begin Stored records

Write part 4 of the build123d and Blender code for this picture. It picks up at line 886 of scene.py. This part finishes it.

end Stored records
begin Stored records

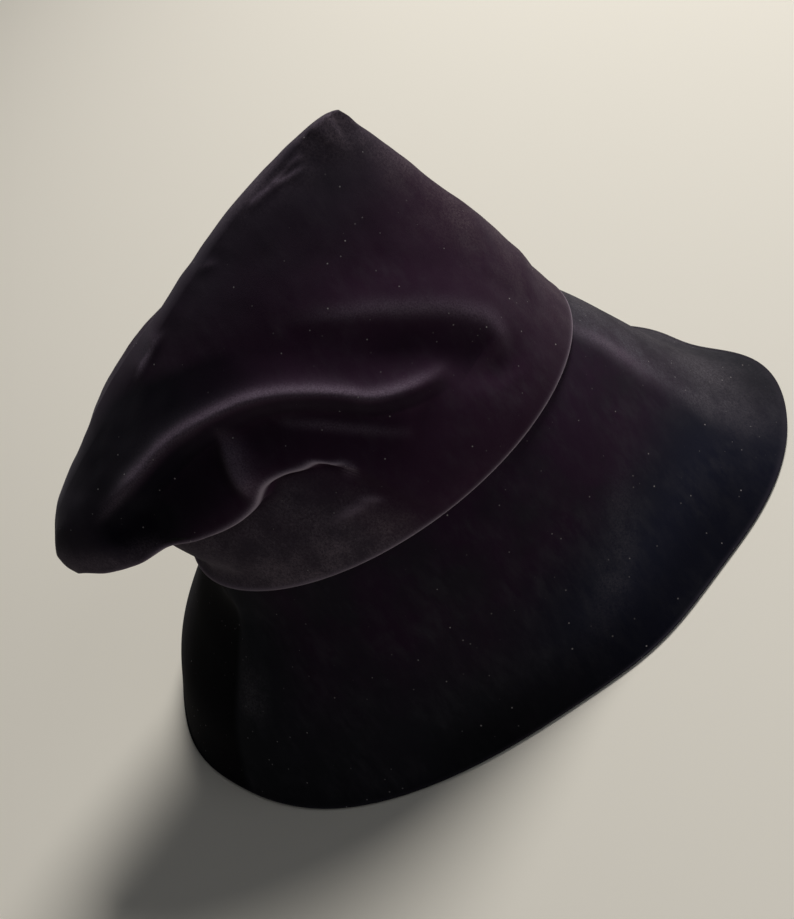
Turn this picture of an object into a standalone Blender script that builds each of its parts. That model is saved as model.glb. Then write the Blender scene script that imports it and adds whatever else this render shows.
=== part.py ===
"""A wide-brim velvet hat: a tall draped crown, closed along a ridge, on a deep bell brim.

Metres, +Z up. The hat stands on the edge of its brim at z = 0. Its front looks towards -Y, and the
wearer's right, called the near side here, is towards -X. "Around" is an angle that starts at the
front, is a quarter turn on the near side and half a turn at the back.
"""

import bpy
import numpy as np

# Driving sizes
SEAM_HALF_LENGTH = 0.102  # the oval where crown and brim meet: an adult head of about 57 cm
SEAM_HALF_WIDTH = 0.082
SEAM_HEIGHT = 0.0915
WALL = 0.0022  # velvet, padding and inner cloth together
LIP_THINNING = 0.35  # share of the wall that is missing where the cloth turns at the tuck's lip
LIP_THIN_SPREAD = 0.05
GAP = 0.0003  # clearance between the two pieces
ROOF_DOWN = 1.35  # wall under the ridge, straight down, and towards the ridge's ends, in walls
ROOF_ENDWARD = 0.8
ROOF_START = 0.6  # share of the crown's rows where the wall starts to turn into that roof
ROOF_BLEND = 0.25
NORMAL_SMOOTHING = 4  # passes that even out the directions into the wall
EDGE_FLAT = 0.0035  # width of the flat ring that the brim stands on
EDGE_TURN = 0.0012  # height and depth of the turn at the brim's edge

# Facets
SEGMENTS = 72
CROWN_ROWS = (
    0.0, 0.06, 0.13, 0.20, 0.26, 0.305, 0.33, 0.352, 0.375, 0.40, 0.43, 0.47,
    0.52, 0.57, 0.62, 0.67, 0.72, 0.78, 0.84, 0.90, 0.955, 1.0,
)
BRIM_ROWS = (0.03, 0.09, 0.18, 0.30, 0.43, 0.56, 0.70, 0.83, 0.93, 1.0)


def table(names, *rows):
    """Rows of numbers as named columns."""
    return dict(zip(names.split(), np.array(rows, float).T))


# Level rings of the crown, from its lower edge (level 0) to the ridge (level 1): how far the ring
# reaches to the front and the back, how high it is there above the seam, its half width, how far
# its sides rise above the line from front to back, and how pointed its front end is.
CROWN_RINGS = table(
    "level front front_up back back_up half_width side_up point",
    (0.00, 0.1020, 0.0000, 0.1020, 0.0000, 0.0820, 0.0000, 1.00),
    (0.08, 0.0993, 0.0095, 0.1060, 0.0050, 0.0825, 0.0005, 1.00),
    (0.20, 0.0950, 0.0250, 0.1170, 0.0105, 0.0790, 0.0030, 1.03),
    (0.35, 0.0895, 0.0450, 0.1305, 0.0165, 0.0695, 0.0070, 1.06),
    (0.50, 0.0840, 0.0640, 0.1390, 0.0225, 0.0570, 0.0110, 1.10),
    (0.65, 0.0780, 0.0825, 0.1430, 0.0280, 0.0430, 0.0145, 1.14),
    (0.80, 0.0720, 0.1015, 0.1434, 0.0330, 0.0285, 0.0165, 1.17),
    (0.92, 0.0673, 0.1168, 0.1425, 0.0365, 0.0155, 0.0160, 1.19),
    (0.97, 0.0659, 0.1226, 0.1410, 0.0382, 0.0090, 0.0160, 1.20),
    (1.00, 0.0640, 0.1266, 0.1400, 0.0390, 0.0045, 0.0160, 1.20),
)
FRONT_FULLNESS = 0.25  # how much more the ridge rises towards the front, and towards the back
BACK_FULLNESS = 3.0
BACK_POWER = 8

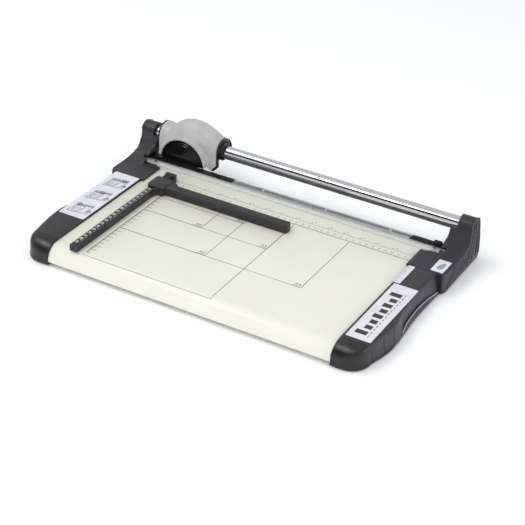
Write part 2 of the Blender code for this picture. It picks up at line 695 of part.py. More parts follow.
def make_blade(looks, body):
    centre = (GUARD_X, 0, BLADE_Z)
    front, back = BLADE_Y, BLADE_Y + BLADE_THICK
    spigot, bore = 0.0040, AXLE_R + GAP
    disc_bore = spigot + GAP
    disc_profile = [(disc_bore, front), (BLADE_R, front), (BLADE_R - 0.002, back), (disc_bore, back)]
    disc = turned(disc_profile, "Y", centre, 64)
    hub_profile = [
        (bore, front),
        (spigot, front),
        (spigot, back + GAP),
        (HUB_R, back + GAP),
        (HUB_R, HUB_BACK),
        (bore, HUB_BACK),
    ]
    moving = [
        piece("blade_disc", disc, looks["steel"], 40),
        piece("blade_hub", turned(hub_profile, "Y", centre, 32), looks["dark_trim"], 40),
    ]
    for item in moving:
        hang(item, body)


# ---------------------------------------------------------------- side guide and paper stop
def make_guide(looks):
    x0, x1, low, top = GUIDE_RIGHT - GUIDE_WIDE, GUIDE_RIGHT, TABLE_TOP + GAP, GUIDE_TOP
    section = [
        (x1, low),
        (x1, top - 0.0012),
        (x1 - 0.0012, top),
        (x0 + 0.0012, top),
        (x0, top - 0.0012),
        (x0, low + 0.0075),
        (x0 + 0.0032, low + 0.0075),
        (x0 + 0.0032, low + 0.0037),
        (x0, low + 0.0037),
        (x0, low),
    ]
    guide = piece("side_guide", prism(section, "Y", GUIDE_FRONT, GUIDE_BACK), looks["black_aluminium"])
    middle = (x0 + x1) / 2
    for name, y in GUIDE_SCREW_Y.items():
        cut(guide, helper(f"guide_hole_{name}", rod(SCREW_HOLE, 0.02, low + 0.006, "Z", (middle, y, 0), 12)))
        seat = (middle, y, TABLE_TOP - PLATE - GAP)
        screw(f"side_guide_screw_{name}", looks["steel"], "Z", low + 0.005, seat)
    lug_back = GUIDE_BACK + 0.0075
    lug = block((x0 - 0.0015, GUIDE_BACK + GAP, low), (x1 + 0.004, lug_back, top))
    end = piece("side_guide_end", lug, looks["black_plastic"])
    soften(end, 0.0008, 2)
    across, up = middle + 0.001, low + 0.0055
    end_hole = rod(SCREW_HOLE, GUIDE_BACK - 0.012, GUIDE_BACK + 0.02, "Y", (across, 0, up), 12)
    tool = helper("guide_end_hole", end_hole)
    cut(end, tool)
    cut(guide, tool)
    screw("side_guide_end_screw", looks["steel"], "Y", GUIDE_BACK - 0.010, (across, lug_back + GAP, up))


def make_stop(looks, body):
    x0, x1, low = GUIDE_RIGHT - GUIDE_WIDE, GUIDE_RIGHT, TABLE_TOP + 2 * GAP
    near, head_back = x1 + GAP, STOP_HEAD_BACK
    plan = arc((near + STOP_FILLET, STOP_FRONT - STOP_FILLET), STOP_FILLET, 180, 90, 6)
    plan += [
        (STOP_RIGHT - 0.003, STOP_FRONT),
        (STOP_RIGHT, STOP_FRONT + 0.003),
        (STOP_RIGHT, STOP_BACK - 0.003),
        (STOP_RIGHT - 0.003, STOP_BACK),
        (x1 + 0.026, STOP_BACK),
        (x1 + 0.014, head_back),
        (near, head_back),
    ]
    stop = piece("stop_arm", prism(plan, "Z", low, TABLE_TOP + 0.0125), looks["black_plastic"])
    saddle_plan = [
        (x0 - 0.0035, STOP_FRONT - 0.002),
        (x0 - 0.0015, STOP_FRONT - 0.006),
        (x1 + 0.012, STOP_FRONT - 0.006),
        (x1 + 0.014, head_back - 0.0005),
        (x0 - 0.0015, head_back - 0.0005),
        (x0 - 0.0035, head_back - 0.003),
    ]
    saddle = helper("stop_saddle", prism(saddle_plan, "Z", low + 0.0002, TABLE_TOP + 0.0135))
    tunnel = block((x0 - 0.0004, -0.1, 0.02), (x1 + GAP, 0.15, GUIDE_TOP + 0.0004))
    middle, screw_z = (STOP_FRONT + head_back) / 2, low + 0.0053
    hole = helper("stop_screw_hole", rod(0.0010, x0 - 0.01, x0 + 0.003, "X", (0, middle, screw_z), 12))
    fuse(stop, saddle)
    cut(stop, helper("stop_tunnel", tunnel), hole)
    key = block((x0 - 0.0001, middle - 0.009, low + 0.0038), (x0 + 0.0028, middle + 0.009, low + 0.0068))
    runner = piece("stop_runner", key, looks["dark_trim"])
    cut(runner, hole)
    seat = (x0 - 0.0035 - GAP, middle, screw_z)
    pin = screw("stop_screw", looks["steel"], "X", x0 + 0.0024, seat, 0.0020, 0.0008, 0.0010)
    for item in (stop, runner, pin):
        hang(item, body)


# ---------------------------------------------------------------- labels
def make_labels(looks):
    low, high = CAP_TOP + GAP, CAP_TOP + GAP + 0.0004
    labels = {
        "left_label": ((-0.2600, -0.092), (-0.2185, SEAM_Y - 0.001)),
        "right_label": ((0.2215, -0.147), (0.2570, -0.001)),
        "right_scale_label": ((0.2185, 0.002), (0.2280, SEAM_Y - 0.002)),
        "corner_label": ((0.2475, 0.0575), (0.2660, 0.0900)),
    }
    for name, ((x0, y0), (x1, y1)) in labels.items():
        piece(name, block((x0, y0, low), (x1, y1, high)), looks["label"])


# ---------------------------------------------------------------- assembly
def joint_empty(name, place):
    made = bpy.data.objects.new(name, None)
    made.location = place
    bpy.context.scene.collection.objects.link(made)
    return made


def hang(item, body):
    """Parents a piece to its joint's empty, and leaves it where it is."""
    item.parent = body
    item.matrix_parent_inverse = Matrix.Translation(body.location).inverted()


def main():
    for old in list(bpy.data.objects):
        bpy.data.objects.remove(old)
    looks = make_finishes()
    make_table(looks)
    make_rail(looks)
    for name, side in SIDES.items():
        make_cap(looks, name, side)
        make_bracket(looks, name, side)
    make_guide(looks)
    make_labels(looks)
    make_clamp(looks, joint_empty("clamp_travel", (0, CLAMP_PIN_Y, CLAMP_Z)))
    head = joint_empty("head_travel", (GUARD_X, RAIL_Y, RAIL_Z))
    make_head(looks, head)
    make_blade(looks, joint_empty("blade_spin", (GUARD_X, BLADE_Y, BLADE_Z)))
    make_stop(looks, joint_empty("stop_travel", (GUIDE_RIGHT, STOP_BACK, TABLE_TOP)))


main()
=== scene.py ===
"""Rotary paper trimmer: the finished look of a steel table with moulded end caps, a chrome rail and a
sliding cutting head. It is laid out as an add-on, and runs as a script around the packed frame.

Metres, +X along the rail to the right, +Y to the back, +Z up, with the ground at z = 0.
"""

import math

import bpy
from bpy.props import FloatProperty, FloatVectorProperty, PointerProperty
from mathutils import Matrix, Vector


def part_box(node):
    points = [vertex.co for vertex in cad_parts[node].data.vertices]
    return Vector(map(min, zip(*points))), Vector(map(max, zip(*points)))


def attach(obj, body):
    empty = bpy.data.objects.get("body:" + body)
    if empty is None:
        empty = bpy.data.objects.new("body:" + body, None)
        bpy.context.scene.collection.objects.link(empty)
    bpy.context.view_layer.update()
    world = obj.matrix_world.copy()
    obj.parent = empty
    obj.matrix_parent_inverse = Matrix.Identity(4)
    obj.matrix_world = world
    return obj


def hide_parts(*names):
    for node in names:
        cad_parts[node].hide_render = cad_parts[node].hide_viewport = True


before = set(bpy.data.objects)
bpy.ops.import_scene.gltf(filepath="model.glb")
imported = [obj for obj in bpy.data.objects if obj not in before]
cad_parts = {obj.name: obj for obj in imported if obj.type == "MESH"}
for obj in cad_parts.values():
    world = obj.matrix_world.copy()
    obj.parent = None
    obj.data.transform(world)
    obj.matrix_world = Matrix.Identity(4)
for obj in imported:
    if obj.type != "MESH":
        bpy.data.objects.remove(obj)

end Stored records
begin Stored records

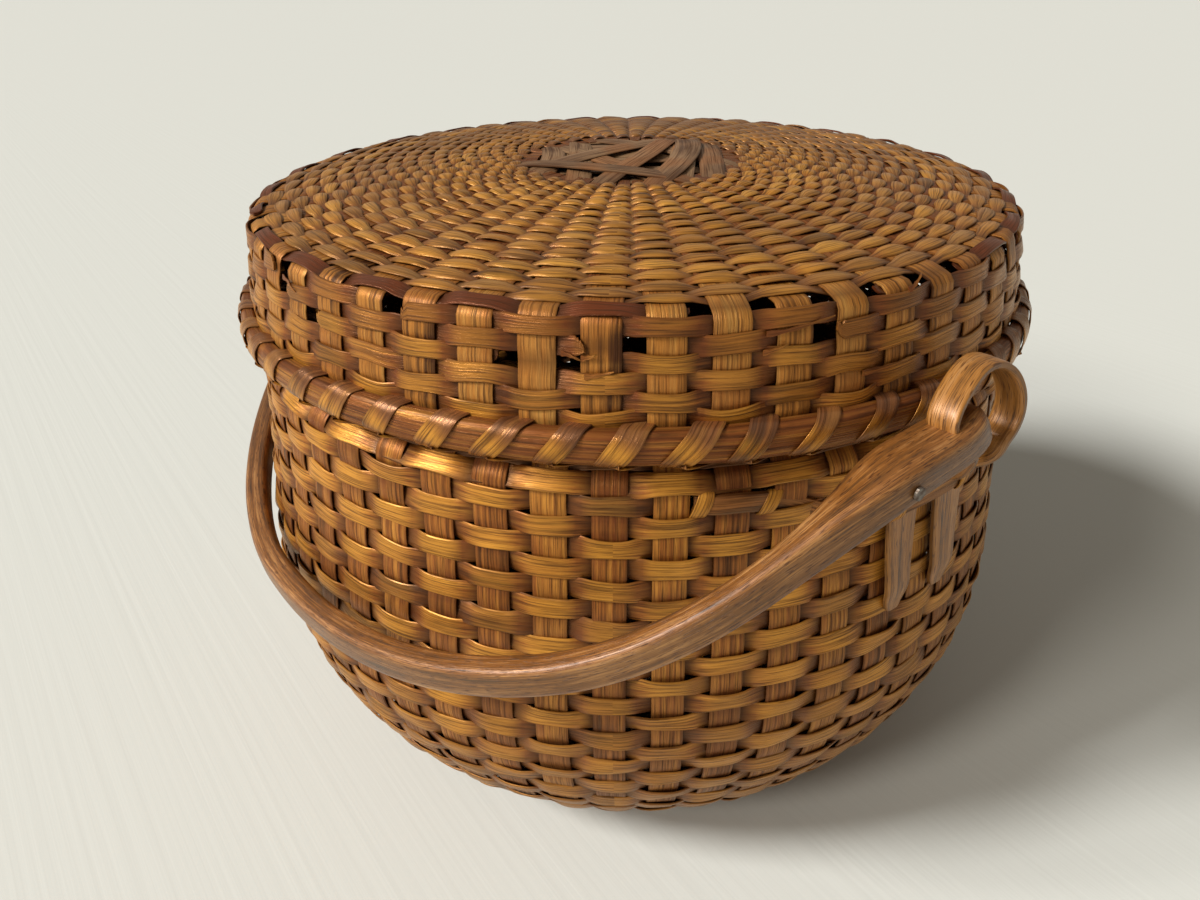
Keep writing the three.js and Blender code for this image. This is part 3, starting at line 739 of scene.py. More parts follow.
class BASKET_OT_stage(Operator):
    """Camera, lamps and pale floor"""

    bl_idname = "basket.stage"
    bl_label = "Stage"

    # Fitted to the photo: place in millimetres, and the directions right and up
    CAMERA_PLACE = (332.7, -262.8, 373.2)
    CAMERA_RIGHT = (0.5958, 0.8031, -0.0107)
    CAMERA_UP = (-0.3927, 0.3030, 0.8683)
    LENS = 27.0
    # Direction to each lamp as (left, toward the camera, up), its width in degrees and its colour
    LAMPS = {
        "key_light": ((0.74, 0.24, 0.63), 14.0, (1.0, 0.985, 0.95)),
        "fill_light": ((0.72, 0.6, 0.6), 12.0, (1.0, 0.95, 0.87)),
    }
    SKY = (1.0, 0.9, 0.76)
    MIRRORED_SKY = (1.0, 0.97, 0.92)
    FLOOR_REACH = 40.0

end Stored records

In the material above, locate the line containing "for name, side" and the line containing "bpy.data.objects.remove(obj)". Transcribe exactly those two lines and every line between them, and nothing more.

    for name, side in SIDES.items():
        make_cap(looks, name, side)
        make_bracket(looks, name, side)
    make_guide(looks)
    make_labels(looks)
    make_clamp(looks, joint_empty("clamp_travel", (0, CLAMP_PIN_Y, CLAMP_Z)))
    head = joint_empty("head_travel", (GUARD_X, RAIL_Y, RAIL_Z))
    make_head(looks, head)
    make_blade(looks, joint_empty("blade_spin", (GUARD_X, BLADE_Y, BLADE_Z)))
    make_stop(looks, joint_empty("stop_travel", (GUIDE_RIGHT, STOP_BACK, TABLE_TOP)))


main()
=== scene.py ===
"""Rotary paper trimmer: the finished look of a steel table with moulded end caps, a chrome rail and a
sliding cutting head. It is laid out as an add-on, and runs as a script around the packed frame.

Metres, +X along the rail to the right, +Y to the back, +Z up, with the ground at z = 0.
"""

import math

import bpy
from bpy.props import FloatProperty, FloatVectorProperty, PointerProperty
from mathutils import Matrix, Vector


def part_box(node):
    points = [vertex.co for vertex in cad_parts[node].data.vertices]
    return Vector(map(min, zip(*points))), Vector(map(max, zip(*points)))


def attach(obj, body):
    empty = bpy.data.objects.get("body:" + body)
    if empty is None:
        empty = bpy.data.objects.new("body:" + body, None)
        bpy.context.scene.collection.objects.link(empty)
    bpy.context.view_layer.update()
    world = obj.matrix_world.copy()
    obj.parent = empty
    obj.matrix_parent_inverse = Matrix.Identity(4)
    obj.matrix_world = world
    return obj


def hide_parts(*names):
    for node in names:
        cad_parts[node].hide_render = cad_parts[node].hide_viewport = True


before = set(bpy.data.objects)
bpy.ops.import_scene.gltf(filepath="model.glb")
imported = [obj for obj in bpy.data.objects if obj not in before]
cad_parts = {obj.name: obj for obj in imported if obj.type == "MESH"}
for obj in cad_parts.values():
    world = obj.matrix_world.copy()
    obj.parent = None
    obj.data.transform(world)
    obj.matrix_world = Matrix.Identity(4)
for obj in imported:
    if obj.type != "MESH":
        bpy.data.objects.remove(obj)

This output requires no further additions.